- **What you will do**
In the listing below, find the line that contains "for node in" and the line that contains "return node". Quote both and every line between them, exactly, and nothing more.

- **Record extracts**
↓

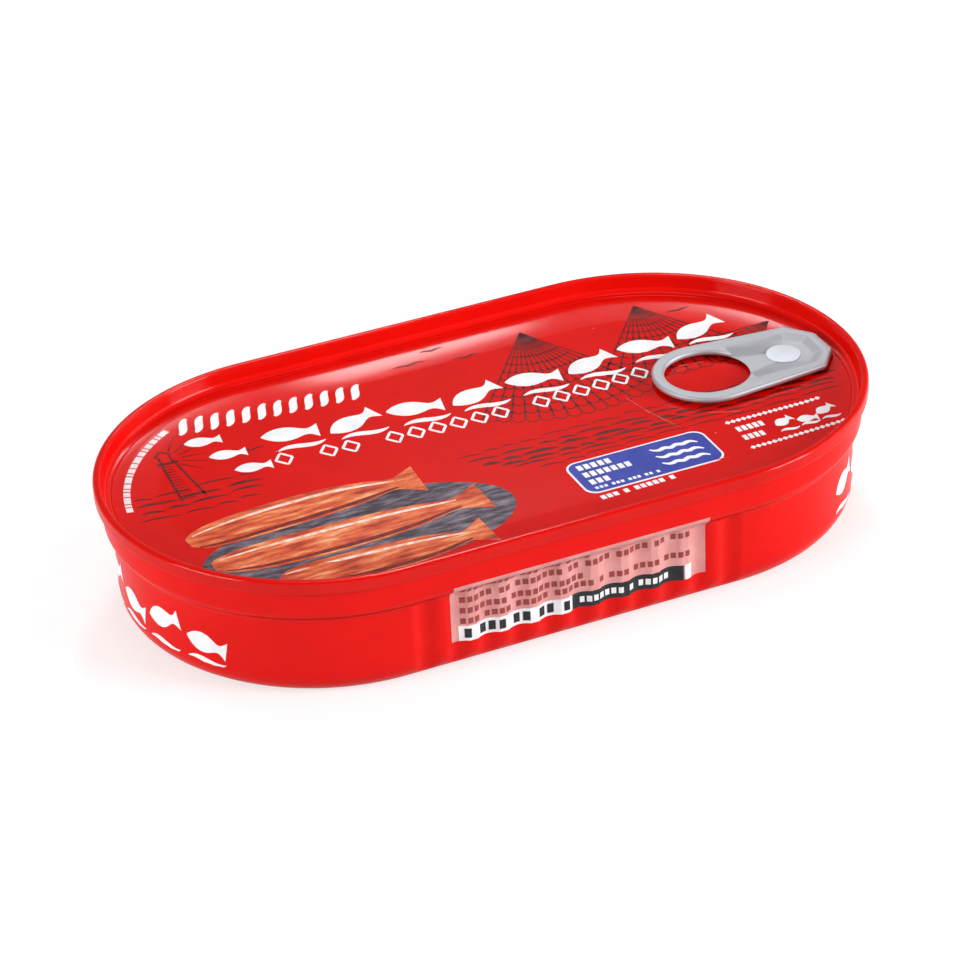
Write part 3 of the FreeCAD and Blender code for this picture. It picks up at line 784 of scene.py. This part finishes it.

↑
↓

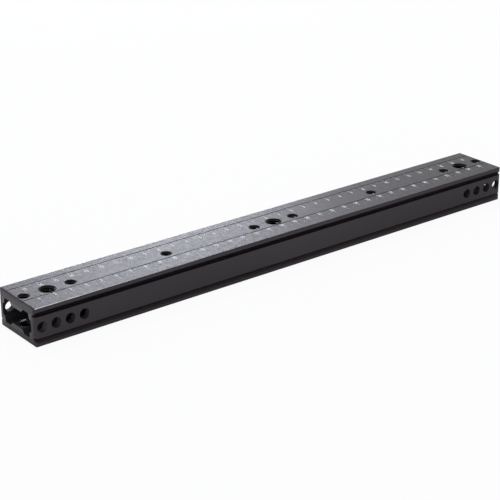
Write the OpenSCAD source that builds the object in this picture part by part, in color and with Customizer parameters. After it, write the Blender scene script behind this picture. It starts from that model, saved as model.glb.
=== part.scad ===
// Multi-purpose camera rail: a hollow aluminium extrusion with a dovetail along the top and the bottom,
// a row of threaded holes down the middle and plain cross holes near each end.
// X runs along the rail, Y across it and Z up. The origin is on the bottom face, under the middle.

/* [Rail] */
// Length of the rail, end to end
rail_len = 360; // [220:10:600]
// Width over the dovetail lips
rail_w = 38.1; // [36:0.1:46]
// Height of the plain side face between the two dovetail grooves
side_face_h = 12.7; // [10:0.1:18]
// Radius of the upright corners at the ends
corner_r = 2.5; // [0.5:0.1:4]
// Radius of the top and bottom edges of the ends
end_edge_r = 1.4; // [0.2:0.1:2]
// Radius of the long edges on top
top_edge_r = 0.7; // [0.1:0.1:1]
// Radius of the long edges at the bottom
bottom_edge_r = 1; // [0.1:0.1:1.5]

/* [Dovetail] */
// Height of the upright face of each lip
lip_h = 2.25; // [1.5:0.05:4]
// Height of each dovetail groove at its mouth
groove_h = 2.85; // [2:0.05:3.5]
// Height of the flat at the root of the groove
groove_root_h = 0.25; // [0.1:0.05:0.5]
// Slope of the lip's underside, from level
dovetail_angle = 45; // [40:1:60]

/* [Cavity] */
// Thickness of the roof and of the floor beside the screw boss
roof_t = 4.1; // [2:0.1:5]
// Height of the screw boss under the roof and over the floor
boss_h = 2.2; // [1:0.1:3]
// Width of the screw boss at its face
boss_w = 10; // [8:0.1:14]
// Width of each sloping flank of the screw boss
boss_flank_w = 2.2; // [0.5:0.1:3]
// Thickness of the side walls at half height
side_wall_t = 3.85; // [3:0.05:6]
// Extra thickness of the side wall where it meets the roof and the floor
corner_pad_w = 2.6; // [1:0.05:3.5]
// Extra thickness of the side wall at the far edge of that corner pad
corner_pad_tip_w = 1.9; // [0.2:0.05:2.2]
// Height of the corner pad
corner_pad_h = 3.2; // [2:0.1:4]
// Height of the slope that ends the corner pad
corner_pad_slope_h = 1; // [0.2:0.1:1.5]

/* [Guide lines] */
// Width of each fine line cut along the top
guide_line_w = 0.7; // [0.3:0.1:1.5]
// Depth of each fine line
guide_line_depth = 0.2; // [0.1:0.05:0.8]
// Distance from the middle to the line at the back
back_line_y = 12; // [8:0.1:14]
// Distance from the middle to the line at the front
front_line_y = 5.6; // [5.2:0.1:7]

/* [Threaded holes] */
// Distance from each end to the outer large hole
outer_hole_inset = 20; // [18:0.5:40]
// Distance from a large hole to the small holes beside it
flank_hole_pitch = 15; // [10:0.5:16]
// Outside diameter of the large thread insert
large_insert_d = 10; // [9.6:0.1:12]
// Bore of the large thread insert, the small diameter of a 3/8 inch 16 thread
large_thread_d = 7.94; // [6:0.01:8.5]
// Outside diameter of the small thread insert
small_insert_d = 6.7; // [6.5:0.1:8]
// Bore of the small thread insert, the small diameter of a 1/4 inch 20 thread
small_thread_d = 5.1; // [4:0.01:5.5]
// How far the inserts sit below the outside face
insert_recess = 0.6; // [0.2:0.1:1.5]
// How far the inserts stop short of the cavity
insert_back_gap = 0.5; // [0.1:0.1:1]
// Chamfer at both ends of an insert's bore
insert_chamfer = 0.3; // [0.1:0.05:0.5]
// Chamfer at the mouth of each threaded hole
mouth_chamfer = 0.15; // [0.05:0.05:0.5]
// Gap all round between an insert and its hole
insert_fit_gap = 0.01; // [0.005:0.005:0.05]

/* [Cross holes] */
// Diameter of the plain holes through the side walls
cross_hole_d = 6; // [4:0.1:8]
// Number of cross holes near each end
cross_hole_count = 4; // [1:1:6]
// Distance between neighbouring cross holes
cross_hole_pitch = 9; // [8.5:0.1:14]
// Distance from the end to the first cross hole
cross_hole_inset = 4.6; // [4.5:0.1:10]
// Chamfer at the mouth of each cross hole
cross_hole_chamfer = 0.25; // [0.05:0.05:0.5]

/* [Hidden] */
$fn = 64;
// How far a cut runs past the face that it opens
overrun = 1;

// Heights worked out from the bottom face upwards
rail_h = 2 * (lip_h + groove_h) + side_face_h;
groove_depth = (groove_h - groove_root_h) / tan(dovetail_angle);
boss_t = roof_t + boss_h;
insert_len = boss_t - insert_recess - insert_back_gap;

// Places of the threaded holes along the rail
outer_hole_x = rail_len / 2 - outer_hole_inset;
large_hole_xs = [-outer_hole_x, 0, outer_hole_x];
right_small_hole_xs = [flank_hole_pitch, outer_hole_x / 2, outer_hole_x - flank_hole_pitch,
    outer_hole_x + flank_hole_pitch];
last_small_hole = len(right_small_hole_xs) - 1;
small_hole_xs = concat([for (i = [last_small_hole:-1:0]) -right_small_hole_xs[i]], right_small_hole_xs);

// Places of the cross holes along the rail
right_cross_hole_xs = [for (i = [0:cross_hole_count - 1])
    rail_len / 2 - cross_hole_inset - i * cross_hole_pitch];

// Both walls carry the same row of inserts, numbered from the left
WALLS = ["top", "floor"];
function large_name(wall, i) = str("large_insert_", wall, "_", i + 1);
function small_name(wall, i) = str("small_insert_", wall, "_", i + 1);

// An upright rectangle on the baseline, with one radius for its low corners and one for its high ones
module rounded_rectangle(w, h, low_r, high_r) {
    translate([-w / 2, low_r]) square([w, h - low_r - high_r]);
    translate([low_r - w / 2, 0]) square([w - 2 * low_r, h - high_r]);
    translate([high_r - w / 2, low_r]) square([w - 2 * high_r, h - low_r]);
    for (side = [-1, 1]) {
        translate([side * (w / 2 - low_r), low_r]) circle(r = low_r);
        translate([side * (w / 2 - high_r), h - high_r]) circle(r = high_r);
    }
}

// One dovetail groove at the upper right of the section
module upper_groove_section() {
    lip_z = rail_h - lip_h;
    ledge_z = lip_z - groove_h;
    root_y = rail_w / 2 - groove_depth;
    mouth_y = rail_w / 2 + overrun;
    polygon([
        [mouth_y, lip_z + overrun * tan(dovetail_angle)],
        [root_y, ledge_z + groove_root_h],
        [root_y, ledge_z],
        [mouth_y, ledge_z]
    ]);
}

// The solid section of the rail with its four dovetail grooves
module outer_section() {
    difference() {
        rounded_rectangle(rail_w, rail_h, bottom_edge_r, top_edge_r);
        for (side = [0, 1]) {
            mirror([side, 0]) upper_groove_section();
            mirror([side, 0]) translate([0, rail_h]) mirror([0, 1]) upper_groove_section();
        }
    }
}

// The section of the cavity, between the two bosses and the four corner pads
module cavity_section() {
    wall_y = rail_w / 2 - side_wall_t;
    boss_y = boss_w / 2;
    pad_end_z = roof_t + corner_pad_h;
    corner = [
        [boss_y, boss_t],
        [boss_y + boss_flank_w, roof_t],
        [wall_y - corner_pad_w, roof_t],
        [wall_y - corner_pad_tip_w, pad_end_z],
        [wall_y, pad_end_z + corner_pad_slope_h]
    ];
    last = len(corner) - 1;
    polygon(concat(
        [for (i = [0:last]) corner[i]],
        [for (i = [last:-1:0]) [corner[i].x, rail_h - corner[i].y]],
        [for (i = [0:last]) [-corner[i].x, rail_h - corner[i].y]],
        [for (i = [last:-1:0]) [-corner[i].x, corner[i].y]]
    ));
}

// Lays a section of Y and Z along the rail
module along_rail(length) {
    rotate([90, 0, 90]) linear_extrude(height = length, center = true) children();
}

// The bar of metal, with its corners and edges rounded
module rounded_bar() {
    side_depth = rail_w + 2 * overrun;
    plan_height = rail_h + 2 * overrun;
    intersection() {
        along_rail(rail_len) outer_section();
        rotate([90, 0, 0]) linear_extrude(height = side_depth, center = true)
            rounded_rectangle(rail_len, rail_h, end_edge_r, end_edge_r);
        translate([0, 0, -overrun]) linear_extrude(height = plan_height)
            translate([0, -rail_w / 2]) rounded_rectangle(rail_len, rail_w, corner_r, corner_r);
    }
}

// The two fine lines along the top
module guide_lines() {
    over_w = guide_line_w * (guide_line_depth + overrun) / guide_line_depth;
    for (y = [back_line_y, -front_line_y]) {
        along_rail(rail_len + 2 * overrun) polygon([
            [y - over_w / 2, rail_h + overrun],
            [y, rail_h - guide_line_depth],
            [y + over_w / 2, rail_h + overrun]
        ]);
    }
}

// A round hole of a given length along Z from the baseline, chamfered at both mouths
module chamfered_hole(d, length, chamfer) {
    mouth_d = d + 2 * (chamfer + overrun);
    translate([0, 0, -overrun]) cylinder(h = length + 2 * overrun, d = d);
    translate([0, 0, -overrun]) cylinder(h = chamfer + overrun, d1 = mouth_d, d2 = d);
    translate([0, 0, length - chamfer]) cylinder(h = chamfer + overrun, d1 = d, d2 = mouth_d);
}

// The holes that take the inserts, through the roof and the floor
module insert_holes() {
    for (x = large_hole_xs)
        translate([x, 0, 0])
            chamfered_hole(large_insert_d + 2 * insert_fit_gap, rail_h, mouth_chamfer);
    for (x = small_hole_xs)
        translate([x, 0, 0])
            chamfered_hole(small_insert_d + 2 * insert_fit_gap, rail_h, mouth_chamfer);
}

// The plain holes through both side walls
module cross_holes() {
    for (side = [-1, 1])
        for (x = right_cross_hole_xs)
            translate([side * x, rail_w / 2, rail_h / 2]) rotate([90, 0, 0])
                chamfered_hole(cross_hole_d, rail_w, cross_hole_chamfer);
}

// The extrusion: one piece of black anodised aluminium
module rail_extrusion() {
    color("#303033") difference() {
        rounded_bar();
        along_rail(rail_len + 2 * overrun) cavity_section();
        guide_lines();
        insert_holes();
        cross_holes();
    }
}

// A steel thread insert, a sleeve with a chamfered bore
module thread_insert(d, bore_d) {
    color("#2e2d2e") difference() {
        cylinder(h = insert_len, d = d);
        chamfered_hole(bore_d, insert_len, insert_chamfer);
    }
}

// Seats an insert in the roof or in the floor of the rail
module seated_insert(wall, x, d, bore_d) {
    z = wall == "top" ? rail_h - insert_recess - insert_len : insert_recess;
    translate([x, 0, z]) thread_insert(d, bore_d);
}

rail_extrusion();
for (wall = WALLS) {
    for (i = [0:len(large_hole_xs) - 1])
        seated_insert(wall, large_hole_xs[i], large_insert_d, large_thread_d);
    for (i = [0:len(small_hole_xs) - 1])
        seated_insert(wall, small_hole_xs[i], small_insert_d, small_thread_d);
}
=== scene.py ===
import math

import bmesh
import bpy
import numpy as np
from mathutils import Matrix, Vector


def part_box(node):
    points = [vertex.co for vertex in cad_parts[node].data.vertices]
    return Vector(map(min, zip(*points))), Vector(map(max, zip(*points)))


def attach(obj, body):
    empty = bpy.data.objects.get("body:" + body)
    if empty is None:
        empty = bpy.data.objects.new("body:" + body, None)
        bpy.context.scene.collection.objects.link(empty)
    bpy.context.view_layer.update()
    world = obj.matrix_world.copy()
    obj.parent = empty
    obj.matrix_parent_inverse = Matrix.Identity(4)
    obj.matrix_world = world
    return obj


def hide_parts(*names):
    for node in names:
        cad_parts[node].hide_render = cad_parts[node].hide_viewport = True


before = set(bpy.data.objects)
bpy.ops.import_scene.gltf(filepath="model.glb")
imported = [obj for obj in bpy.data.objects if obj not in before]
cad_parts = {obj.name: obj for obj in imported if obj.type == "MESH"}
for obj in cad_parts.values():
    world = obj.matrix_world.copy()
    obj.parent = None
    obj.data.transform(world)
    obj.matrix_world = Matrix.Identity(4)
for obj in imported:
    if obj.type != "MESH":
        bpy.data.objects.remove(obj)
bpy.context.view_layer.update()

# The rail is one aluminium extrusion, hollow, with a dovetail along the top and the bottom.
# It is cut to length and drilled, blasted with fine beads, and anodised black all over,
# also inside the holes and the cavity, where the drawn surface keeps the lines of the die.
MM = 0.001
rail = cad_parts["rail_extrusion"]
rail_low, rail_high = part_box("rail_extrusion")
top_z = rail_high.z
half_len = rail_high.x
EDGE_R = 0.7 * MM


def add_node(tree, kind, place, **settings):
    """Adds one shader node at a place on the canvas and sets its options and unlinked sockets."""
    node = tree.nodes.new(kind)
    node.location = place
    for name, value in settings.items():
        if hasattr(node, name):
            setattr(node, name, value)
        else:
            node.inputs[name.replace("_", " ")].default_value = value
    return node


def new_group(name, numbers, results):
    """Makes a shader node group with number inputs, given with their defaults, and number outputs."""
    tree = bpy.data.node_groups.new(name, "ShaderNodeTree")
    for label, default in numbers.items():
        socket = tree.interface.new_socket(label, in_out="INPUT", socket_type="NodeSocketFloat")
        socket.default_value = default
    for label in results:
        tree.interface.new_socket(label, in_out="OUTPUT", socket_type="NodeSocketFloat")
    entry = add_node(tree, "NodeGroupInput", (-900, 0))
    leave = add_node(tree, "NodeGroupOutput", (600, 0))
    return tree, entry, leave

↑

- **Output below**
    for node in names:
        cad_parts[node].hide_render = cad_parts[node].hide_viewport = True


before = set(bpy.data.objects)
bpy.ops.import_scene.gltf(filepath="model.glb")
imported = [obj for obj in bpy.data.objects if obj not in before]
cad_parts = {obj.name: obj for obj in imported if obj.type == "MESH"}
for obj in cad_parts.values():
    world = obj.matrix_world.copy()
    obj.parent = None
    obj.data.transform(world)
    obj.matrix_world = Matrix.Identity(4)
for obj in imported:
    if obj.type != "MESH":
        bpy.data.objects.remove(obj)
bpy.context.view_layer.update()

# The rail is one aluminium extrusion, hollow, with a dovetail along the top and the bottom.
# It is cut to length and drilled, blasted with fine beads, and anodised black all over,
# also inside the holes and the cavity, where the drawn surface keeps the lines of the die.
MM = 0.001
rail = cad_parts["rail_extrusion"]
rail_low, rail_high = part_box("rail_extrusion")
top_z = rail_high.z
half_len = rail_high.x
EDGE_R = 0.7 * MM


def add_node(tree, kind, place, **settings):
    """Adds one shader node at a place on the canvas and sets its options and unlinked sockets."""
    node = tree.nodes.new(kind)
    node.location = place
    for name, value in settings.items():
        if hasattr(node, name):
            setattr(node, name, value)
        else:
            node.inputs[name.replace("_", " ")].default_value = value
    return node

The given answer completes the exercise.